Algo bueno de la pandemia fue catalizar la discusión pública sobre la salud mental. Titulares como “El problema de largo plazo que deja la pandemia”, “Siete formas de cuidar tu salud mental” o “Salud mental en tiempos de vacunación” han sido más la regla que la excepción. El impulso ya venía. En algún momento del relevo generacional los más jóvenes comenzaron a estar más dispuestos a conversar de sus sufrimientos y enfermedades mentales. Términos médicos como trastorno de déficit de atención, trastorno de estrés postraumático, ansiedad generalizada, bipolaridad, anorexia y otros se han ido incorporando en el lenguaje diario de una manera ya casi convencional. El camino que falta es mucho, pero al menos la conversación sobre la salud mental se está moviendo hacia la reducción del estigma.
Sin embargo, como advierte la psicóloga Lucy Foulkes en su libro Losing Our Minds, el proceso de socialización de las enfermedades psicológicas ha tenido un efecto colateral negativo y es que ha ido desdibujando los términos. Algo esperable, el lenguaje evoluciona. Pero en este caso puede estar perjudicando a quienes más requieren de su precisión: las personas con enfermedades mentales. Y es que ahí está el lío. La vida es angustiante, dura y cruel. Las enfermedades mentales se anclan en el continuo de las emociones que nos produce estar vivos. Pero el sufrimiento psicológico no es lo mismo que un trastorno psicológico. Ir a una reunión produce intranquilidad. Por algo se ofrece bebida o comida. Se requiere de ayudas para sobrellevar el lío entre doloroso y placentero que es estar juntos. Pero esa intranquilidad no es un trastorno de ansiedad social. Quienes sí lo padecen sufren al punto de resentir vivir con otros y de atormentarse con imaginados encuentros. Su vida es difícil.

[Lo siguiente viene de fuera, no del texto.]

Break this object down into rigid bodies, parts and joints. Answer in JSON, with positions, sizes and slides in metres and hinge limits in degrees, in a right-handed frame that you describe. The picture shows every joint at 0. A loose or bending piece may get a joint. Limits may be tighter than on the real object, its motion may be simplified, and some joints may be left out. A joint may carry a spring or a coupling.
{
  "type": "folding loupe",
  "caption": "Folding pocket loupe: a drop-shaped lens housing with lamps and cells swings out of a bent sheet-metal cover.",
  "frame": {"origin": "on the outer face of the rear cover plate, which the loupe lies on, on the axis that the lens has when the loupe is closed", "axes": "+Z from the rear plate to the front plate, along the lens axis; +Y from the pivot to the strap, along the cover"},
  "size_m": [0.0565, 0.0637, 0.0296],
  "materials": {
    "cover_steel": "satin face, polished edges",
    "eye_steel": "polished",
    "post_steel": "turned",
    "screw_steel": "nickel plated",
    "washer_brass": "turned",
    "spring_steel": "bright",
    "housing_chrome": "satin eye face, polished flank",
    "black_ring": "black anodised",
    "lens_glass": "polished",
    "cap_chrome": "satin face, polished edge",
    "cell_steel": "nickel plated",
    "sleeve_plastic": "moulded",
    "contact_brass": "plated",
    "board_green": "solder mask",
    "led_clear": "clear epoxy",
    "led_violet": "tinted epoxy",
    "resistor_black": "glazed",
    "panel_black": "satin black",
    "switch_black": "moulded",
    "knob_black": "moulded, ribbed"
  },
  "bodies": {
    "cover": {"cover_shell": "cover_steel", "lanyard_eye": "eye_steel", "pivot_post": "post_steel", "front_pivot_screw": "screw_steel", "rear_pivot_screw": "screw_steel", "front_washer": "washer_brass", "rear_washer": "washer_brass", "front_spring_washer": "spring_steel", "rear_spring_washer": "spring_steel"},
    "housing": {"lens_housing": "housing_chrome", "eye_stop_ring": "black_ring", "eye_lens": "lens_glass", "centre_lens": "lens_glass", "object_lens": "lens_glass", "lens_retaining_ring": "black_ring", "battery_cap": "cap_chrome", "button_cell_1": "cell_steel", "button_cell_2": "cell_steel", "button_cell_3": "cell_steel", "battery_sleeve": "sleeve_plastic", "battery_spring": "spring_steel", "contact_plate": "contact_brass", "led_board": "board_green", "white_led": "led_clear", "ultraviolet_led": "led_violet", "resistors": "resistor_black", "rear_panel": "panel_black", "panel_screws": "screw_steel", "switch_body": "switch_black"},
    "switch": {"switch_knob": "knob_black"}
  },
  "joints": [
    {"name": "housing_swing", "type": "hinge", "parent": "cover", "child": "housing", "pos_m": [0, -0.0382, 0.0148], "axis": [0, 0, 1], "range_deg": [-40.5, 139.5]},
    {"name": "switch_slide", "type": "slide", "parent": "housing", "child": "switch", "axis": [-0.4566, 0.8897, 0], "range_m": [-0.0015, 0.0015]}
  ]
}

Foulkes trata de precisar qué es un desorden mental y qué es el esperable sufrimiento psicológico de estar vivo. A mí me interesa sobre todo el problema del lenguaje. O, en particular, del lenguaje que obliga a trabajar en un espectro de zonas grises. Para los expertos, las zonas grises son habituales. Pero el público tiende a querer saber si algo es o no es. Pues bien, buena parte del problema es que las angustias no patológicas se mueven en el mismo espectro que las angustias patológicas y lo que nos hace susceptibles de sufrimiento psicológico —vulnerabilidad genética, eventos estresantes, mecanismos de compensación— es lo mismo que nos hace susceptibles a las enfermedades mentales. Pero esto no significa que todo sea lo mismo. Estar desalentado, triste o abatido no es estar deprimido. Estar intranquilo, desvelado o nervioso no es padecer de ansiedad generalizada.
¿Por qué ser precisos? Porque la precisión lingüística le da claridad a nuestra existencia. Pero para Foulkes el asunto es más urgente y tiene que ver con la pérdida de gravedad que se ha comenzado a asignar a las enfermedades mentales. Es ahora común en redes que figuras públicas hablen de sus sufrimientos psicológicos. Algo que es sano y edificante. Pero, según Foulkes, cuando dicen que superaron un episodio de “depresión” a punta de ejercicio o batidos de frutas, que todo va a estar bien y que lo único que necesitan es energía positiva están enajenando a quienes tienen un trastorno diagnosticado. Quizá la inflación lingüística es otra discusión que tenemos que ir poniendo sobre la mesa.